Every type of data analysis comes with its own set of limitations. For pathway analysis, the results depend on the coverage of the selected database (s), the mappings between identifiers from the dataset to the pathway knowledge, the statistics, and cut-off value used for the fold change to discover significant findings. Especially regarding this first issue, WikiPathways is a useful resource, since users can add missing information on pathways and interaction themselves, allowing them and others to use them directly in data analysis. Furthermore, the machine-readable model behind this database is flexible enough to accommodate the needs of researchers from the genetic inheritable metabolic disease research area.
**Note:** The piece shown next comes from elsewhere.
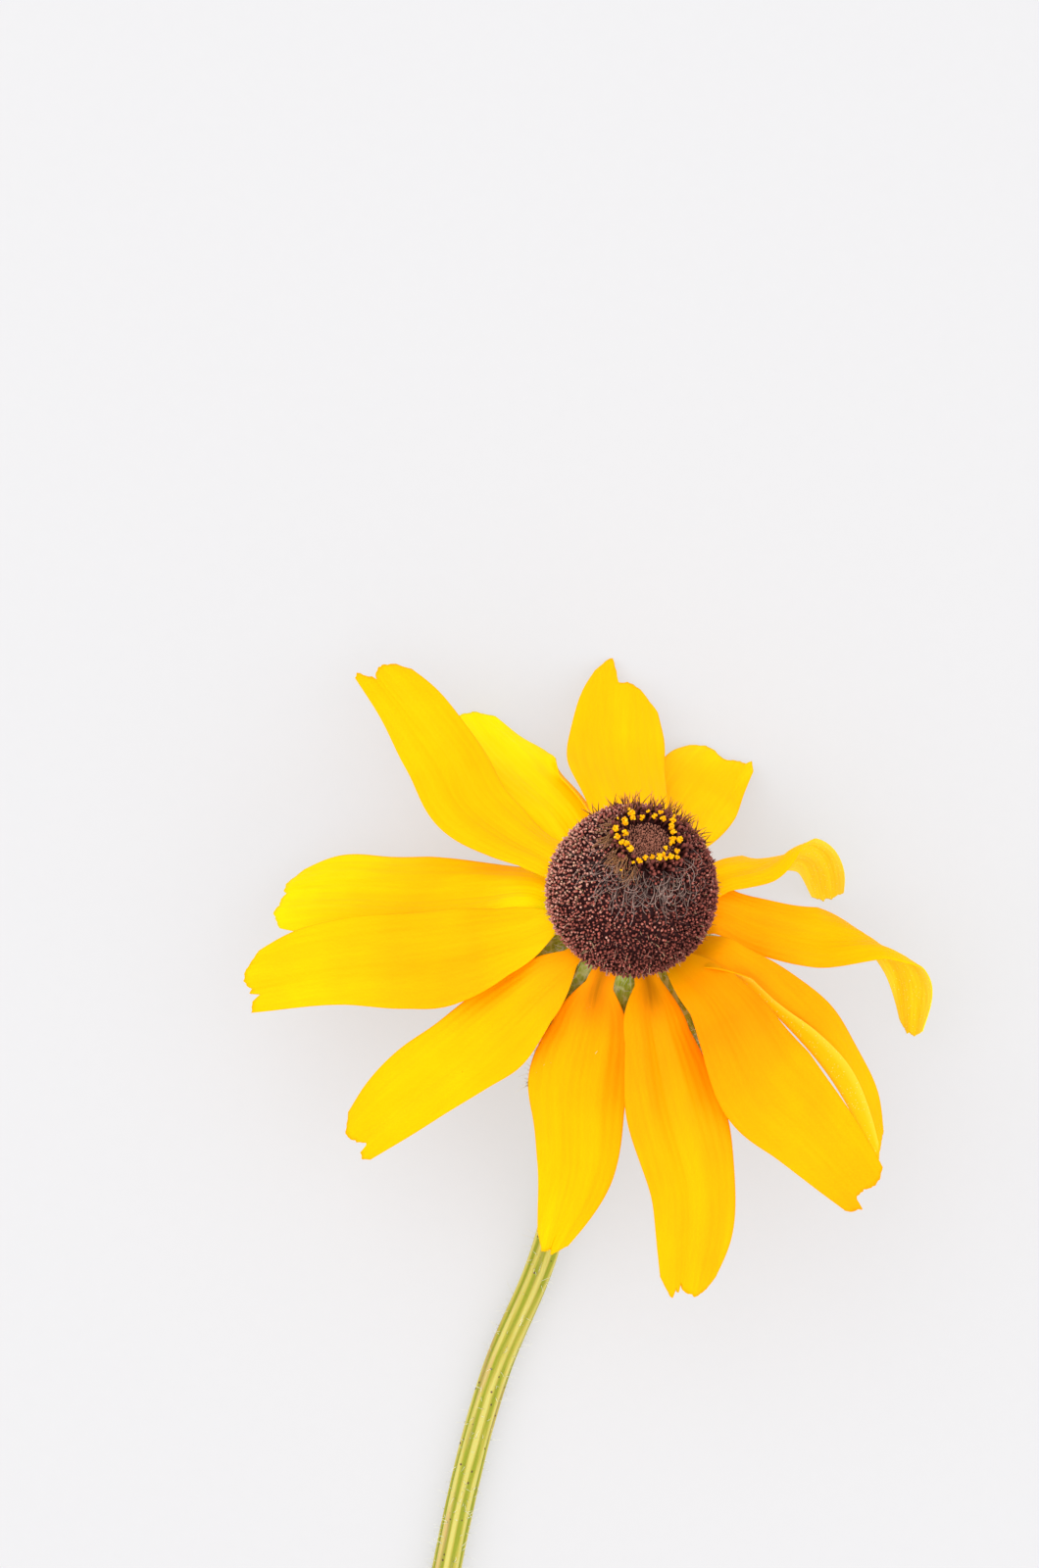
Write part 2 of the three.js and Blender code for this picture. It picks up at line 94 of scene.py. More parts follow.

We hope that this chapter, as well as the created examples of machine-readable pathways from the figures in this book, provides other users inspiration to add more biological knowledge to databases. For more information on how to model these pathways, please visit help.wikipathways.org.

Conclusions

While regular pathway drawings are a great resource to visualize relevant biological interactions, these figures are not interactive and not directly reusable for data analysis. Understanding how to move from a regular pathway drawing to its machine-readable counterpart is pertinent for creating proper models. As shown in this chapter, having a digital pathway can link to reference databases and allows us to preform data integration and analysis. This will require some time and effort from the side of the user; however once these skills are mastered, adding new information is relatively easy, will decrease other research time needed for data analysis, and aid the research community as a whole.